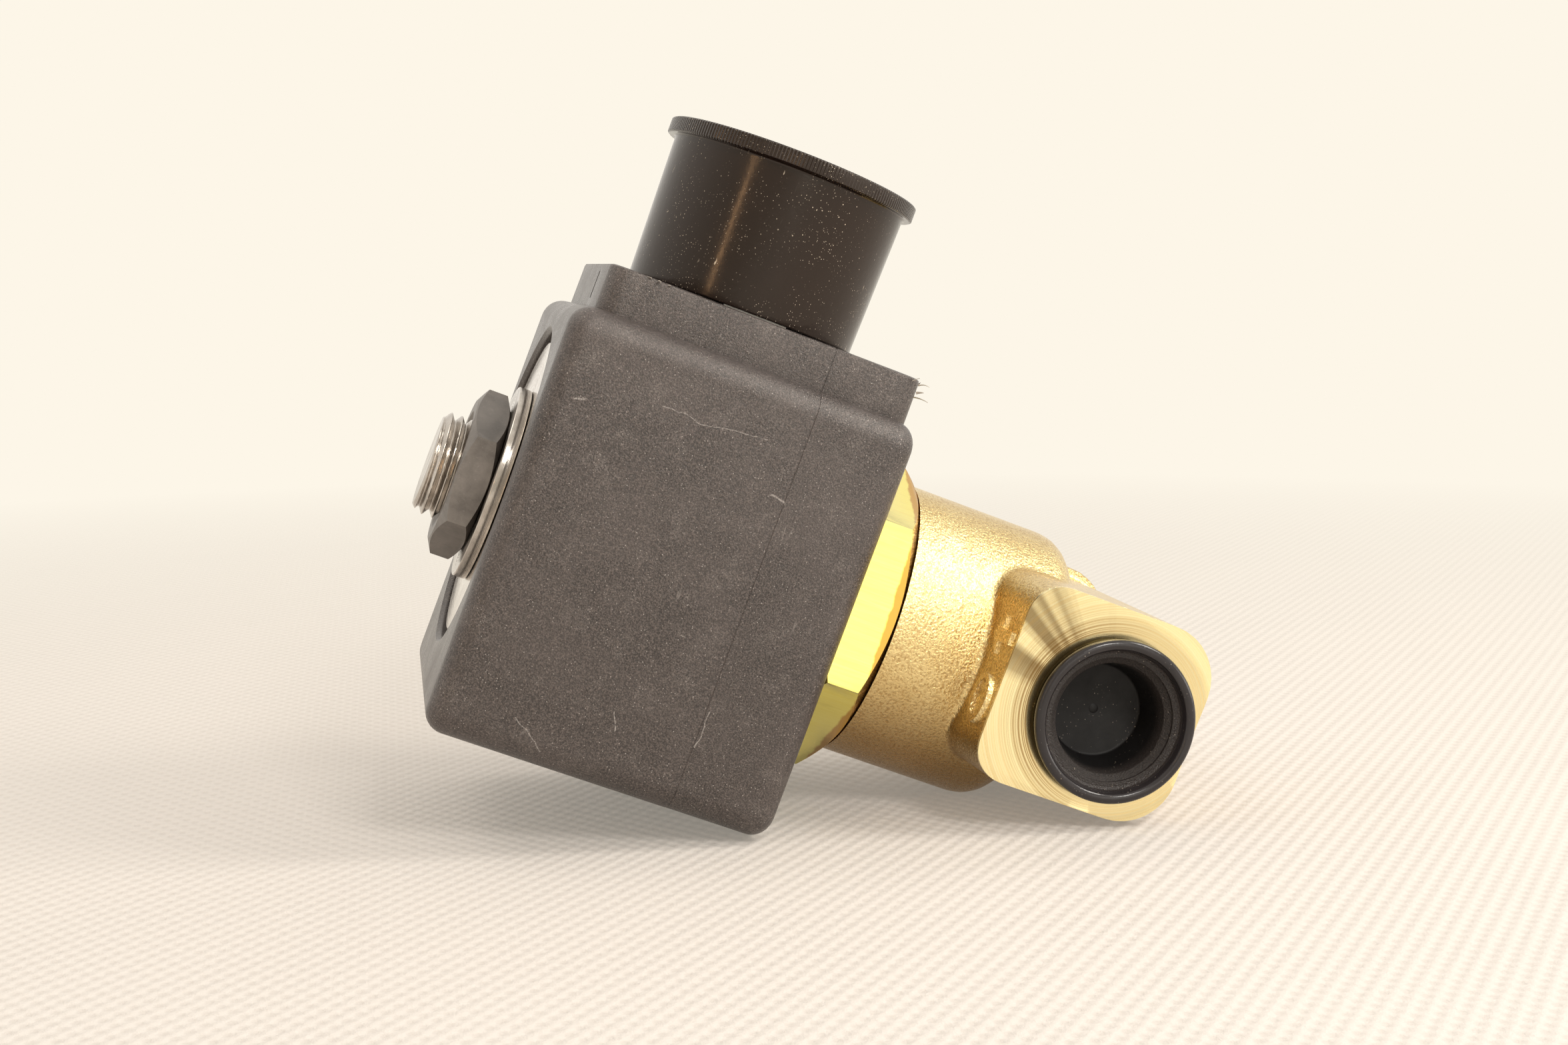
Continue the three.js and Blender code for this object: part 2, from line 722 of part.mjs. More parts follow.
const lowerBody = new THREE.Group();
lowerBody.add(part("valve_body", valveBody(), forgedBrass));
lowerBody.add(part("front_port_plug", portPlug(-1), softBlackPlastic));
lowerBody.add(part("rear_port_plug", portPlug(1), softBlackPlastic));

const valve = new THREE.Group();
valve.add(coil, cap, fastening, armature, tubeAssembly, lowerBody);
valve.position.set(-(STUD.end + PORT.blockEnd) / 2, 0, -COIL.bottom);

const solenoidValve = new THREE.Group();
solenoidValve.add(valve);

export default solenoidValve;
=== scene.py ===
"""The looks of the solenoid valve: a moulded coil with a capped terminal block, its nut and stud, a
bright brass hexagon and a blasted brass body with two plugged ports.

Shapes are made in millimetres in the coil's own coordinates, then moved into the frame. In them X runs
along the coil from its nut-side end face, Z points at the cap, and the front port faces -Y.
"""

import math
import random
from itertools import product

import bmesh
import bpy
from mathutils import Matrix, Vector


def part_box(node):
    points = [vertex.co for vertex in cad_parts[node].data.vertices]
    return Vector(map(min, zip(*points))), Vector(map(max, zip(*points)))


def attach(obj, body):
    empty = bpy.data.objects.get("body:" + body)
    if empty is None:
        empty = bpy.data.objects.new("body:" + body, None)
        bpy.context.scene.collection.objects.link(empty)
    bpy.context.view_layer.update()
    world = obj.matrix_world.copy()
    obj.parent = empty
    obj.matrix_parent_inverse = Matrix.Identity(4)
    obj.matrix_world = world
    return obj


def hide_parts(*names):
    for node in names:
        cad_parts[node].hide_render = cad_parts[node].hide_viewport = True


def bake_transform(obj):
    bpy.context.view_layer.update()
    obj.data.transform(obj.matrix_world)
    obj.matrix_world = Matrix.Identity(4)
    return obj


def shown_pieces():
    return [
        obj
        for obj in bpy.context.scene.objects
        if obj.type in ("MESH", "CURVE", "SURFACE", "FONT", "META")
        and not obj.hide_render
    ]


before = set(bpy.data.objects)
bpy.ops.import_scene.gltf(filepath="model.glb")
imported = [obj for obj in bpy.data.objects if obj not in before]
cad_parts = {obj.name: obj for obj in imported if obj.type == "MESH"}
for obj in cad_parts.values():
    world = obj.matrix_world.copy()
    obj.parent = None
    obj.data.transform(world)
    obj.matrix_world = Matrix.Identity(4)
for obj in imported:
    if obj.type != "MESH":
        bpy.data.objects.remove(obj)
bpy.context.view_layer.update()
scene = bpy.context.scene
scene.view_settings.view_transform = "Standard"

# ---- where the coil's own coordinates lie in the frame ----

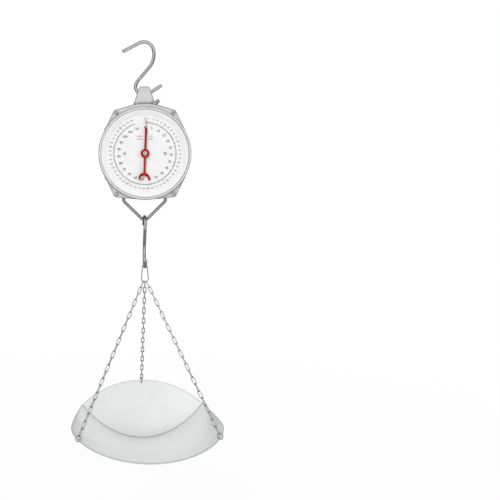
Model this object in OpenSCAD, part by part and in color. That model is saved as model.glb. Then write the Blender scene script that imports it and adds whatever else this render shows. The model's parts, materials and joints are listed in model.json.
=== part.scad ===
// A hanging dial scale with a sheet-metal scoop on three chains, in millimetres.
// The origin is the inside top of the upper hook, where the scale hangs. +Z is up and the dial faces -Y.

/* [Top hook] */
// Diameter of the top hook's wire
hook_wire_d = 7.5; // [6:0.1:9]
// Centreline radius of its upper loop
hook_top_r = 22.5; // [20:0.5:26]
// Centreline radius of the long curve below the upper loop
hook_bulge_r = 49.5; // [46:0.5:56]
// Centreline radius of its lower loop
hook_low_r = 19.5; // [17:0.5:21]
// Distance between the centres of the two loops
hook_span = 80.75; // [76:0.5:100]
// Length of the straight tip at the upper loop
hook_tip_len = 42; // [20:1:50]
// Length of the straight tip at the lower loop
hook_stub_len = 34; // [16:1:40]

/* [Hanger] */
// Diameter of the pin that the top hook carries
pin_d = 8; // [6:0.5:9]
// Distance from the pin's axis down to the dial's centre
pin_to_dial = 144; // [142:1:160]
// Overall width across the two cheeks
hanger_w = 31; // [26:1:34]
// Thickness of a cheek
cheek_t = 5; // [4:0.5:6]
// Width of the cheeks at the top
cheek_top_w = 27; // [22:1:30]
// Width of the cheeks at the case
cheek_base_w = 50; // [44:1:54]
// Diameter of the stud that carries the spring crossbar
stud_d = 12; // [8:1:14]

/* [Case] */
// Radius of the case at its sides
case_side_r = 105; // [104:1:120]
// Radius of the case's top arc
case_top_r = 113.5; // [112:0.5:126]
// Distance from the dial's centre down to the case's lowest point
case_low = 103.5; // [102:0.5:112]
// Distance of the corner lugs from the middle, sideways
lug_x = 64.5; // [60:0.5:70]
// Distance of the corner lugs from the middle, up and down
lug_z = 92; // [90:0.5:96]
// Corner radius of a lug
lug_r = 7; // [6:0.5:9]
// Distance of the casting's front face ahead of the hanging plane
front_set = 27; // [24:1:36]
// Depth of the front casting
casting_depth = 18; // [16:1:22]
// Depth of the rear cover
cover_depth = 39; // [36:1:48]
// Wall of the front casting
casting_wall = 4; // [3:0.5:5]
// Wall of the rear cover
cover_wall = 2.5; // [2:0.25:3]
// Depth over which the rear cover is bevelled towards its back
cover_round = 14; // [8:1:16]

/* [Dial] */
// Radius of the dial plate
dial_r = 98; // [94:0.5:98]
// Thickness of the dial plate
dial_t = 1.5; // [1:0.25:2]
// Outer radius of the bezel ring
bezel_r = 103.3; // [102.5:0.1:104.5]
// Depth of the bezel ring
bezel_depth = 6; // [5:0.5:8]
// Height of the lens above the casting's front face
lens_rise = 13; // [11:0.5:18]
// Wall of the lens
lens_wall = 2; // [1.5:0.25:3]
// Length of the pointer from its axis to its tip
pointer_len = 80.4; // [70:0.5:84]
// Width of the pointer's blade
pointer_w = 5; // [3:0.5:6]
// Distance from the pointer's axis to the end of its tail
tail_len = 61; // [50:1:66]
// Angle of the resting pointer, clockwise from straight up
pointer_rest = 2.5; // [0:0.5:8]

/* [Movement] */
// Tooth size of the rack and pinion
tooth_module = 0.75; // [0.75:0.05:0.8]
// Number of teeth on the pinion
pinion_teeth = 12; // [12:1:12]
// Diameter of the pointer's shaft
shaft_d = 3; // [2.5:0.25:3.5]
// Radial running clearance of the shaft in its bushes
shaft_gap = 0.05; // [0.02:0.01:0.09]
// Outer diameter of a main spring
spring_d = 18; // [14:0.5:19]
// Wire diameter of a main spring
spring_wire_d = 2.2; // [1.8:0.1:2.6]
// Distance of each main spring from the middle
spring_x = 32.5; // [31:0.5:33]
// Distance the draw frame moves down at full load
draw_travel = 27; // [22:0.5:27]

/* [Shackle and lower hook] */
// Diameter of the shackle's wire
shackle_wire_d = 7; // [6:0.25:8]
// Distance of each shackle leg from the middle
shackle_x = 48; // [46:0.5:50]
// Distance from the dial's centre down to the shackle's lowest centreline point
shackle_drop = 151.4; // [148:0.5:156]
// Diameter of the lower hook's wire
low_wire_d = 7.3; // [6:0.1:8]
// Centreline radius of its upper bend
low_top_r = 17.8; // [16:0.2:20]
// Centreline radius of its lower bend
low_bottom_r = 20.5; // [18:0.5:22]
// Centreline radius of the long curve above the lower bend
low_bulge_r = 45; // [40:1:50]
// Distance between the centres of the two bends
low_span = 77.2; // [70:0.2:92]
// Length of the straight tip at the lower bend
low_tip_len = 34; // [20:1:40]
// Length of the straight tip at the upper bend
low_stub_len = 30; // [16:1:34]

/* [Chains] */
// Wire diameter of a chain link
link_wire_d = 2.1; // [1.8:0.1:2.4]
// Outer width of a chain link
link_w = 8.2; // [7.8:0.1:9.5]
// Number of links in each side chain
side_links = 23; // [21:2:25]
// Number of links in the back chain
back_links = 20; // [18:2:22]
// Wire diameter of the load ring
ring_wire_d = 2.3; // [2:0.1:2.6]
// Centreline radius of the load ring's lower bend
ring_low_r = 7.8; // [7.4:0.1:9]
// Distance between the centres of the load ring's two bends
ring_span = 28; // [10:0.5:34]

/* [Scoop] */
// Half the scoop's greatest width, which is also its nose radius
scoop_half_w = 166.5; // [140:0.5:200]
// Distance of the scoop's front tip ahead of the hanging plane
scoop_tip_y = 226; // [205:1:240]
// Plan radius of the scoop's sides behind the nose
scoop_side_r = 1100; // [600:10:1400]
// Slope of the scoop's floor
floor_slope = 15.6; // [14:0.2:17]
// Half angle of the cone that the trough is rolled from
trough_half_angle = 34.4; // [33:0.2:36]
// Distance of the seam's lowest point behind the hanging plane
seam_y = 109; // [100:1:118]
// Distance of the seam's lowest point below the hang point
seam_drop = 954; // [930:1:1010]
// Distance of the cone's tip behind the seam, along the floor
cone_back = 233; // [225:1:245]
// Thickness of the scoop's sheet
sheet_t = 1.2; // [0.8:0.1:1.6]
// Lean of the scoop's back, from upright
back_lean = 26.7; // [24:0.5:30]
// Height of the scoop's back along its lean
back_height = 137.7; // [128:1:142]
// Radius that the scoop's back is bowed to
back_bow_r = 477; // [440:1:560]
// Radius of the arch along the top of the scoop's back
back_arch_r = 215; // [205:1:230]
// Width of the folded hem along the scoop's edges
hem_w = 4; // [3:0.5:5]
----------
## AIM OF THE TASK:
Look through the data above. Each line containing the word "Vector" needs to be copied.

## CORRECT ANSWER:
from mathutils import Matrix, Vector
    return Vector(map(min, zip(*points))), Vector(map(max, zip(*points)))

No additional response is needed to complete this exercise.